As for the cost, it would be “over $1m per acre for the kind of property I’m talking about; maybe you can get something for $800,000, but for the quality I want it is $1m.”
Considering Kenward’s wines are highly sought after in the US, and 65% of his production is sold directly from the winery to consumers, why is he bothering with the UK?
On this topic, like others, he is clear in his outlook. “If you are going to build a wine business it is essential to have distribution in areas that are internationally respected for fine wine; it is critical,” he begins.
He adds, “London has for centuries been a centre for fine wine, and although I’m only taking about a limited amount, it [being in the UK] introduces my wine to new audience every day. That is worth a lot to me, and it keeps a brand fresh to have new eyes and new palates.
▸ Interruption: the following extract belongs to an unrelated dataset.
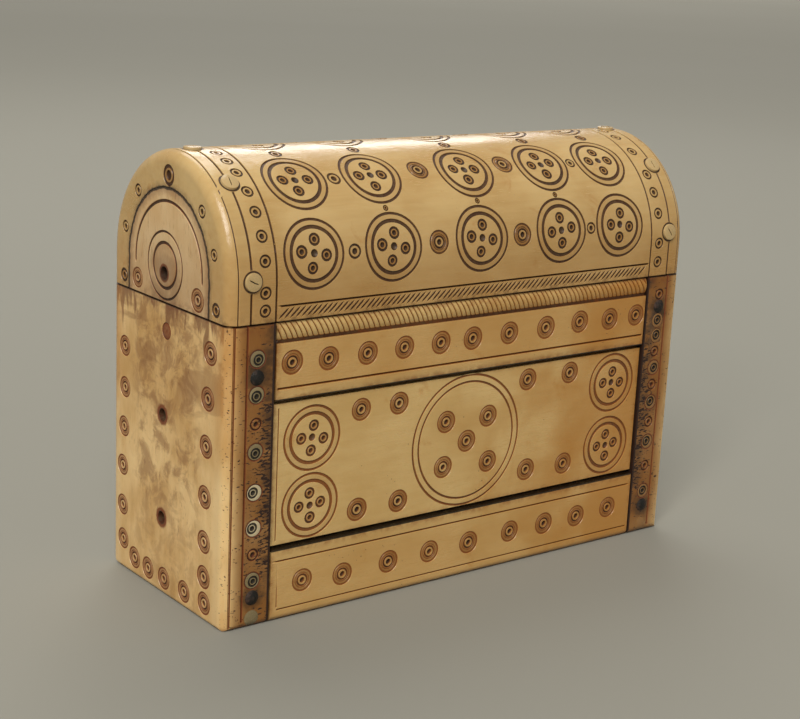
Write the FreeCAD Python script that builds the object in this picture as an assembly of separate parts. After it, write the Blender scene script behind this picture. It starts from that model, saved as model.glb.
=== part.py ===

If I become insular and rely on the DTC business then the chances of getting in trouble are pretty great.”
Concluding he says, “That is a view shaped by the number of years I’ve been in the wine business: you should be in London, you should be in New York, and you should be in important metropolitan areas with an appreciation for fine wine. And there is a lot of competition.
“It is very exciting for us to be with Pol Roger, who are purely family-operated, and only invest in partners that are family owned, with a Champagne business in fine restaurants and retail shops… we are just starting the journey, and we are exited.”